Ideally, we would all have nice gravity fed drip irrigation systems fed by rainwater catchment. If you do, that's great. This is the most efficient way to water that I can think of. There is cost associated with the drip supplies, but it pays for itself if you're not paying for water. If you're like most of us that water with a well or a municipal/rural water supply, your best bet is soaker hoses. Soaker hoses are better than all other types of watering. They're better than overhead sprinklers because there's no water waste due to wind and overspray, and because you're keeping the water off the foliage, reducing dramatically the risk of fungal growth. Soaker hoses are better than sprinkler hoses for the same reason. Soaker hoses are better than hand watering with a wand because it requires almost no time, and because it waters deeper and slower. Hand watering is ok for very small plants, but your more mature or larger plants will not develop properly without adequate deep watering. Hand watering almost always results in soaking the top 2 inches of soil and leaving the rest dry. If you don't believe me, go try it. Soaker hoses are one of the reasons that my garden beds are 25 feet long. A 50 foot hose goes down and back. If I need to water a bed that is planted in an edge-to-edge grid as would onions be, I use 2 hoses down and back. There's a hose about every 8-10 inches that way, and it fully waters the bed in about 45-60 minutes. I advise you check the flow rate of your soaker hose so you know how much water is coming out of it. You can then use this information to calculate how long you need to leave the hose run in order to properly water a particular area.


Harvest Time

If you've established a mindset of efficiency, getting as much out of your garden as you can based on what you put into it, you're already a step ahead when it comes to harvest. Not all your tomatoes are going to be pretty. If it's split or scarred, so what. You can trim those right up when you can them. The same goes for everything else. Don't let cosmetic flaws turn you away from part of your harvest. It's important to get out of the grocery store mindset, not all veggies look the same and meet the same standard of shape and size.
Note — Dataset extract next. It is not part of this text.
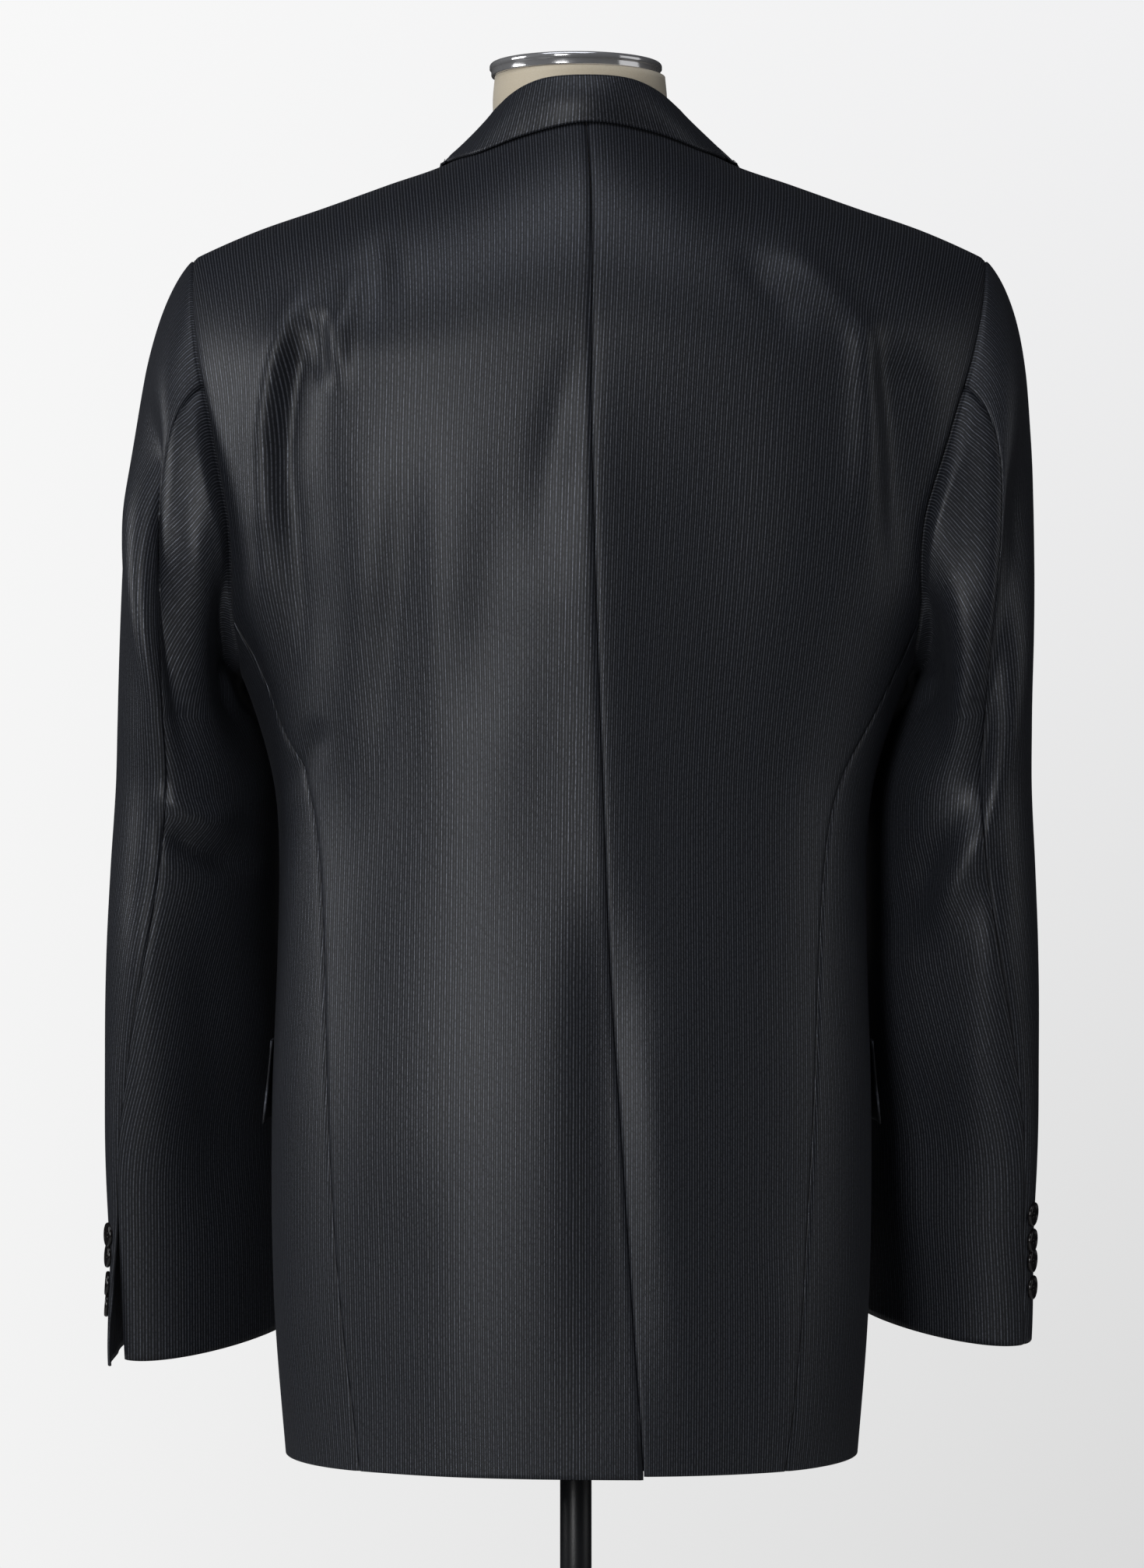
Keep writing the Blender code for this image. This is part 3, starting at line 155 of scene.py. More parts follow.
sleeveForm = {
    # height, centre x, centre y, half thickness, half breadth, turn, tilt, seam twist
    "rings": [
        (0.362, 0.2237, -0.07, 0.032, 0.0735, 40.0, 0.18, 0.0),
        (0.43, 0.2262, -0.06, 0.0345, 0.0755, 38.0, 0.16, 0.0),
        (0.49, 0.23, -0.05, 0.0365, 0.0765, 33.0, 0.14, 0.0),
        (0.55, 0.2298, -0.042, 0.043, 0.079, 26.0, 0.11, 2.0),
        (0.6, 0.2306, -0.036, 0.0445, 0.081, 20.0, 0.08, 6.0),
        (0.65, 0.2291, -0.031, 0.045, 0.082, 17.0, 0.05, 10.0),
        (0.7, 0.2272, -0.025, 0.045, 0.083, 14.0, 0.02, 9.0),
        (0.738, 0.2327, -0.012, 0.04, 0.083, 8.0, 0.0, 4.0),
    ],
    # angle, start way x, y, z, start pull, end pull
    "leave": [
        (0.0, 0.68, 0.0, -0.73, 0.055, 0.11),
        (45.0, 0.62, 0.25, -0.74, 0.06, 0.09),
        (90.0, 0.8, 0.25, -0.55, 0.045, 0.08),
        (135.0, 0.85, 0.15, -0.5, 0.022, 0.035),
        (180.0, 0.75, 0.0, -0.66, 0.01, 0.01),
        (225.0, 0.85, -0.15, -0.5, 0.022, 0.035),
        (270.0, 0.8, -0.25, -0.55, 0.045, 0.08),
        (315.0, 0.62, -0.25, -0.74, 0.06, 0.09),
        (360.0, 0.68, 0.0, -0.73, 0.055, 0.11),
    ],
    # soft folds as on the body, seen from the back, then from the front
    "back": {
        1: [
            (256, 945, 247.5, 850, 220, 690, 6.4, 9.5, -12.8, 0.25, 0.35, 1.7),
            (264, 915, 260, 840, 238, 720, 6.4, 8.5, 5.2, 0.3, 0.4),
            (214, 930, 213, 870, 216, 800, 18, 20, 8, 0.35, 0.45),
            (228, 860, 222, 810, 214, 750, 9, 11, 3, 0.3, 0.4),
            (203, 832, 203, 780, 192, 700, 9.5, 12, -9, 0.3, 0.45),
            (242, 672, 222, 660, 196, 652, 8, 9, -7.5, 0.3, 0.3),
            (246, 692, 228, 683, 204, 678, 8, 9, 5, 0.3, 0.3),
            (262, 640, 258, 560, 252, 470, 12, 14, 2, 0.3, 0.4),
            (224, 640, 216, 560, 214, 420, 18, 22, -6, 0.35, 0.45),
        ],
        -1: [
            (-276, 925, -264, 830, -229, 660, 23, 24, -12.8, 0.3, 0.25, 0.34),
            (-208, 930, -209, 870, -213, 780, 19, 21, 7, 0.35, 0.45),
            (-269, 870, -264, 790, -250, 700, 8, 10, 3, 0.3, 0.5),
            (-203, 825, -206, 780, -203, 700, 9.5, 13, -9, 0.3, 0.45),
            (-224, 822, -227, 775, -219, 715, 7, 8, 3.2, 0.3, 0.4),
            (-238, 690, -228, 650, -208, 612, 11, 12, 6.4, 0.35, 0.4),
            (-216, 668, -206, 640, -198, 600, 11, 13, -6, 0.35, 0.4),
            (-195, 700, -195, 560, -198, 400, 15, 17, 7.4, 0.35, 0.35),
            (-244, 640, -244, 560, -240, 470, 12, 16, 2.4, 0.3, 0.4),
        ],
    },
    "front": {
        1: [
            (250, 900, 256, 840, 252, 760, 11, 14, -5, 0.3, 0.45),
            (200, 690, 225, 672, 255, 665, 10, 12, -5, 0.3, 0.4),
            (205, 640, 228, 628, 252, 625, 10, 12, 4, 0.3, 0.4),
            (205, 600, 230, 585, 250, 580, 10, 12, -3.6, 0.3, 0.4),
        ],
        -1: [
            (-256, 890, -262, 830, -258, 750, 11, 14, -4.8, 0.3, 0.45),
            (-208, 700, -232, 680, -262, 676, 10, 12, -5, 0.3, 0.4),
            (-210, 650, -234, 634, -260, 630, 10, 12, 3.8, 0.3, 0.4),
            (-212, 610, -236, 596, -258, 590, 10, 12, -3.6, 0.3, 0.4),
        ],
    },
    "hind": 90.0,
    "fore": 250.0,
    "slit": 0.1,
    "flare": 0.008,
    "flareColumns": 11.0,
    "flareWay": (0.35, 0.0, -0.3),
    "rightLift": 0.009,
    "rightCuffOut": (0.003, 0.44, 0.08),
    # the wearer's right head is flatter: by how much, height, tall, from this far out, over
    "rightHeadIn": (0.0032, 0.945, 0.045, 0.262, 0.03),
    # middle of the upper arm and its shift to the wearer's right
    "armMiddle": (0.212, -0.005, 0.885),
    "armShift": 0.004,
    # the seam allowance lies this far down and in
    "allowance": (0.006, 0.0052),
    "foldFade": 0.3,
    # how far the cloth sinks into the seams and under the head
    "sinkSeams": 0.0006,
    "sinkColumns": 1.2,
    "sinkHead": 0.0012,
    # points across the top and the under sleeve, and down the head and the arm
    "columns": {"top": 96, "under": 80},
    "headRows": 58,
    "armRows": 92,
    # shares of the head's way for the rows next to its seam, and rows over which the folds grow
    "nearHead": (0.0, 0.006, 0.014),
    "growRows": 8.0,
}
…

Even those things that are damaged beyond the point of salvage can go to good use. My chickens eat anything that doesn't go into the basket. If you don't have chickens or pigs or horses you should be composting anything that can be composted. There shall be no waste.

Food Storage

Treat the fruits of your labor with respect. Don't waste something because you didn't get around to freezing or canning it. Plan your harvest so that you can invest the time to properly store everything. If you can't take the time right now to can it, you can probably at least blanch and freeze it. Tomatoes don't even need to be blanched before freezing if you're going to can them or make sauce later. If you're harvesting large amounts of something, learn different ways to store it. Consider drying and freezing as alternatives to canning.

Seed Saving

Many of the vegetables we grow are very easy to save seeds from. The more seeds you save, the less you have to buy. A brief and partial list of things I save seed from: spinach, lettuce, broccoli, tomatoes, pumpkins/winter squash, summer squash, cucumbers, melons, peas, beans, corn, potatoes, peppers and probably other things I can't think of right now. This will take you back to your planning phase - the more open pollinated heirloom-type varieties you use, the more seed you can save and the less money you spend next year.


Do it all again

Gardening is an interesting situation we put ourselves in. We don't get many repetitions to get it right. How many times are you going to plant tomatoes in your life? We only have so many summers to practice these lessons. It's important that we learn from what we do every year and then make improvements year over year. Besides, everything is more fun if we're successful at it.